3/ Venture Capital’s Space for Sheep by Trae Stephens

Link to article

“The average investor does not spend all day simply searching for the best new company; they spend all day searching for the best new company in  socially approved technology “space.” Twenty years ago, that space was e-commerce, the “dot.com”-ing of brick-and-mortar stores. Fifteen years ago, “social-mobile-local.” Ten years ago, the “sharing economy.” Three years ago, gaming and crypto. Now, it’s artificial intelligence.”

How true. We see this with Quick Commerce right now in India too. The speed with which follow ons happened in Zepto a few months back and Slikk of late (multiple rounds in two months when nothing has fundamentally changed in the business), it is clear that QCom is now the place for ‘socially acceptable’ deployment of capital (a la AI in the west), solving a real (first-world) problem of capital deployment for certain growth investors.

4/ The Rise and Fall of the Hanseatic League by Agree Ahmed

Link to article.

This is such a well-researched portrait of a fascinating entity, the Hanseatic League, when merchants and citystates across the Baltic sea coast and Northern Europe came together for trade, and formed a coalition, to protect and advance its interests. It even acted like how a state acts, such as waging war to protect its interests, even though it was not one. The article is also a great minihistory of Northern Europe in the first half of the last millennium.
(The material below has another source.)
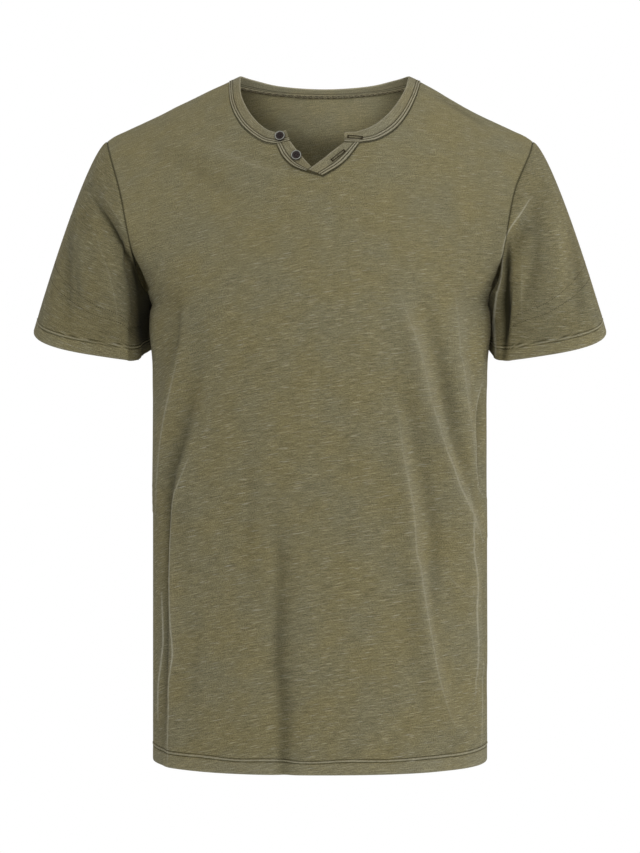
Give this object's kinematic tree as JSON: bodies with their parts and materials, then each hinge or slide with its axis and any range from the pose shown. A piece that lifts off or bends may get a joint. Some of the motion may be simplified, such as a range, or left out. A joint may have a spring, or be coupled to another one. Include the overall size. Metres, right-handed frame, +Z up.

Interestingly this was written by a founder (of Flowglad, a YC co). I wonder how he found the time!

5/ Innovation, sea snails, and the blind professor by Alex Telford

Link to article.

A good review of a very interesting book (Nature: An Economic History by Geerat Vermeij, who is a blind scientist) on seeing parallels between evolution and economics / innovation.

6/ Bollywood’s Fantasy of Control Is Failing Everyone by Takshi Mehta

Link to article.

Good wrap of how high ticket prices and hence reduced visits to theatres, for Hindi films, along with the high prices paid for movies by streaming sites in the COVID / postCOVID era has led to an industry where stars demand absurd prices, but movies struggle to recover their budgets. 

7/ Meet the Man Who Can’t Stop Founding Budget Airlines by Roshan Fernandez

Link to article.

In Neeleman’s view, competing head-to-head with the industry giants is a losing game. Speaking at a Breeze flight-attendant training session in mid-February, Neeleman wrote two numbers on a whiteboard: 90% and 86%.

The first figure reflected the percentage of routes where Spirit overlaps with other airlines. “They are in bankruptcy,” he said. (Spirit exited chapter 11 bankruptcy protection this month).

The second was the percentage of nonstop routes where Breeze has no competition—a figure that has now ticked up to 87%. “You aren’t just doing what everybody else is doing,” he said in an interview.

The airline reported its first full quarter of operating profit at the end of 2024 and has been growing steadily, now serving 70 cities with more than 280 routes.

8/ Tyler Cowen, The Man Who Wants to Know Everything by John Phipps

Link to article.

“Cowen calls himself “hyperlexic”. On a good day, he claims to read four or five books. Secretly, I timed him at 30 seconds per page reading a dense tract by Martin Luther. Later, I sat next to him while he went through an economics paper. He read it at the speed of someone checking that the pages were correctly ordered.”